Roadblocks went up on key approaches including Thika Road, Mombasa Road and Waiyaki Way, leaving commuters stranded in long traffic jams and cutting Nairobi off from surrounding areas such as Mlolongo, Githurai, Ruiru and Kangemi. The city center was largely deserted as officers massed around Parliament Buildings and other government sites to block marches before they could build into a broader show of strength.

Ruto had said Kenyans would be allowed to protest, but warned against attempts to shut down the country. Interior Minister Kipchumba Murkomen said police would escort peaceful demonstrators and stop criminals from infiltrating the marches, language that underscored how closely the state linked the anniversary to security and political risk. For the government, the date has become more than a crowd-control problem: it is a test of whether the youth movement that shook Parliament in 2024 still has the power to unsettle authority.

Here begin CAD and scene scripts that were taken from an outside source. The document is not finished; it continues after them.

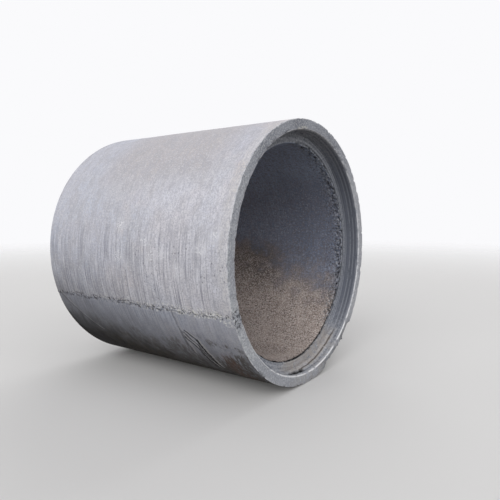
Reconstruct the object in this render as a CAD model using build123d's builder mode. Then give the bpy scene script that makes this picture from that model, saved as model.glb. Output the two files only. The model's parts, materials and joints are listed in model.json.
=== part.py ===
"""Reinforced-concrete sewer pipe with a rebated joint, lying on its side.

One cast piece: a thick, straight barrel of 1800 mm bore. The wall is halved at
each end. The mouth end keeps the outer half, as a lip round a stepped socket.
The other end keeps the inner half, as a tongue that fits the next pipe's socket
with its sealing ring.

Millimetres. The pipe's axis runs along X with the mouth towards +X, and the
barrel rests on the floor at Z = 0. The origin is on the floor, under the middle
of the overall length.
"""

import os

from build123d import *

# Barrel
bore_diameter = 1800.0
wall = 180.0
barrel_length = 2000.0  # from the mouth to the shoulder, which is what one pipe adds to a line

# Socket, its lengths measured inwards from the mouth
lip_thickness = 82.0  # across the lip's flat end
socket_depth = 140.0
lead_in_length = 14.0  # the cone that guides the tongue in
lead_in_height = 8.0
socket_land = 98.0  # from the mouth to the cone that narrows the socket
socket_step = 8.0
socket_step_length = 18.0

# Room left round the tongue once it is in a socket, lip against shoulder
joint_gap = 5.0  # at the tongue's root
end_gap = 10.0  # between the tongue's end and the socket's floor
ring_width = 28.0  # along the pipe, for the sealing ring
ring_gap = 11.0  # round the tongue's tip, where the ring is squeezed

# Edges
tongue_step_length = 4.0
tongue_tip_chamfer = 10.0
outer_edge_chamfer = 5.0
bore_edge_rounding = 6.0
inner_corner_splay = 4.0

bore_radius = bore_diameter / 2
outer_radius = bore_radius + wall
lip_radius = outer_radius - lip_thickness
socket_radius = lip_radius - lead_in_height
socket_floor_radius = socket_radius - socket_step

tongue_length = socket_depth - end_gap
tongue_land = socket_land - ring_width
tongue_root_radius = socket_radius - joint_gap
tongue_tip_radius = socket_floor_radius - ring_gap

overall_length = barrel_length + tongue_length

# The wall is drawn in a plane through the axis. There x runs from the mouth
# towards the tongue, and y from the axis outwards.
axis_at_mouth = (overall_length / 2, 0, outer_radius)
section_plane = Plane(origin=axis_at_mouth, x_dir=(-1, 0, 0), z_dir=(0, 1, 0))

socket_line = [
    (0, lip_radius),
    (lead_in_length, socket_radius),
    (socket_land, socket_radius),
    (socket_land + socket_step_length, socket_floor_radius),
    (socket_depth, socket_floor_radius),
    (socket_depth, bore_radius),
]
tongue_line = [
    (overall_length, bore_radius),
    (overall_length, tongue_tip_radius),
    (barrel_length + tongue_land + tongue_step_length, tongue_tip_radius),
    (barrel_length + tongue_land, tongue_root_radius),
    (barrel_length, tongue_root_radius),
    (barrel_length, outer_radius),
]
mouth_corner = (0, outer_radius)

with BuildPart() as pipe:
    with BuildSketch(section_plane) as wall_section:
        with BuildLine():
            Polyline(*socket_line, *tongue_line, mouth_corner, close=True)
        make_face()

        def corner(point):
            return wall_section.vertices().sort_by_distance((*point, 0))[0]

        socket_floor_corner = (socket_depth, socket_floor_radius)
        tongue_root_corner = (barrel_length, tongue_root_radius)
        tongue_tip_corner = (overall_length, tongue_tip_radius)
        chamfer([corner(socket_floor_corner), corner(tongue_root_corner)], length=inner_corner_splay)
        chamfer(corner(tongue_tip_corner), length=tongue_tip_chamfer)
        chamfer(wall_section.vertices().group_by(Axis.Y)[-1], length=outer_edge_chamfer)
        fillet(wall_section.vertices().group_by(Axis.Y)[0], radius=bore_edge_rounding)
    revolve(axis=Axis(axis_at_mouth, (-1, 0, 0)))

pipe.part.label = "pipe"

os.makedirs("parts", exist_ok=True)
export_step(pipe.part, "parts/pipe.step")
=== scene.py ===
"""Looks of a precast concrete sewer pipe that lies on its side. Metres and degrees.

The wall is one closed mesh, laced ring by ring round the pipe's section. A tree
of geometry nodes then gives it the relief that casting, lifting and handling
leave. Three finishes cover it: the barrel off a steel mould, the ends off
machined end rings, and the spun bore.

A place on the pipe is given by its distance from the mouth, its radius, and its
angle round the axis, which is 0 at the top and grows towards -Y.
"""

import json
import math
from collections import namedtuple

import bpy
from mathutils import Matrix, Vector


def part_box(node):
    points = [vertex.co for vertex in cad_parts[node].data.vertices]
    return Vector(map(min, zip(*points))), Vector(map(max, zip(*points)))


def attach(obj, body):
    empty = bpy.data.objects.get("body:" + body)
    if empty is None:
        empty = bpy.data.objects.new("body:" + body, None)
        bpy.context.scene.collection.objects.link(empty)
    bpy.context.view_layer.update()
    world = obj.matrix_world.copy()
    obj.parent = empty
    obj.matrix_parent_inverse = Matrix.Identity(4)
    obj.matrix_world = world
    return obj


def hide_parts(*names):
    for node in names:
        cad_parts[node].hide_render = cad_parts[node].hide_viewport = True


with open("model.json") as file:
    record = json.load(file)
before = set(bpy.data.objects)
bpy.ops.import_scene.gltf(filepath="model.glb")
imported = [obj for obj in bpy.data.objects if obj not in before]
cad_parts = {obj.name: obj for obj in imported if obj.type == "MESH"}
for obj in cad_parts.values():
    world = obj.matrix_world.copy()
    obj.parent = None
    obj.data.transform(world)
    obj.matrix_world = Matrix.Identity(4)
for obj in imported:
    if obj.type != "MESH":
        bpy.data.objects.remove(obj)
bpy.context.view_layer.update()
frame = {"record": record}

# The pipe's own sizes, from its solid and its joint faces
LOW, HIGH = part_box("pipe")
MOUTH = HIGH.x
LENGTH = HIGH.x - LOW.x
OUTSIDE = (HIGH.z - LOW.z) / 2
AXIS = LOW.z + OUTSIDE
PER_DEGREE = math.radians(1.0) * OUTSIDE


def joint_face(name):
    """The radius of a round joint face, and how far from the mouth it starts and ends."""
    mount = next(m for m in frame["record"]["mounts"] if m["name"] == name)
    middle = MOUTH - mount["pos_m"][0]
    half = mount["dims"]["length_mm"] / 2000
    return mount["dims"]["r_mm"] / 1000, middle - half, middle + half


SOCKET, LEAD_IN, LAND = joint_face("socket")
TONGUE, TONGUE_ROOT, TONGUE_STEP = joint_face("tongue")
BORE, BORE_START, BORE_END = joint_face("waterway")
BORE_EDGE = LENGTH - BORE_END
SHELF = BORE_START - BORE_EDGE
LEAD_IN_HEIGHT = 0.008
LIP = SOCKET + LEAD_IN_HEIGHT
SOCKET_STEP, STEP_LENGTH = 0.008, 0.018
SOCKET_FLOOR = SOCKET - SOCKET_STEP
INNER_SPLAY = 0.004
SHOULDER = TONGUE_ROOT - INNER_SPLAY
RING_GAP = 0.011
TIP = SOCKET_FLOOR - RING_GAP
TIP_STEP_LENGTH, TIP_CHAMFER = 0.004, 0.010
WORN_EDGE, CRISP_EDGE = 0.005, 0.002

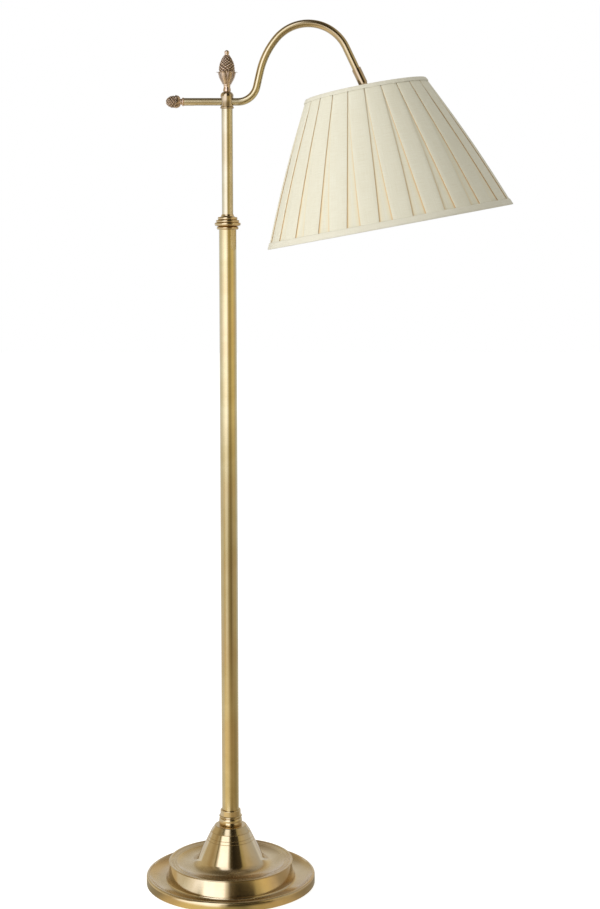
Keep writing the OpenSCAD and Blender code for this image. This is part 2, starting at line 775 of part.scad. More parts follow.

At Parliament, opposition figures Kalonzo Musyoka, Martha Karua and David Maraga joined activists and victims’ families, laying wreaths at barricades and calling for transparency over justice and compensation for those hurt or killed in the 2024 unrest. Families said they were protesting delays in accountability and what they described as a lack of clarity in the compensation process for abuses suffered during the crackdown.

AI-generated illustration
AI-generated illustration

The anniversary has become a memorial as much as a political rally. At least 60 people died in the 2024 protests, and a police watchdog later said at least 127 people were killed across the June-July 2024 and 2025 protest periods. Amnesty International said Kenyan authorities have increasingly used digital intimidation and other tactics against Gen Z organizers, and estimated that the broader protest wave left at least 128 people dead, 3,000 arrested and more than 83 forcibly disappeared.

For many young Kenyans, June 25 has hardened into a symbol of resistance against police brutality, economic hardship and weak governance. The movement remains decentralized and heavily organized online, a structure that has made it harder to contain and harder for the state to ignore.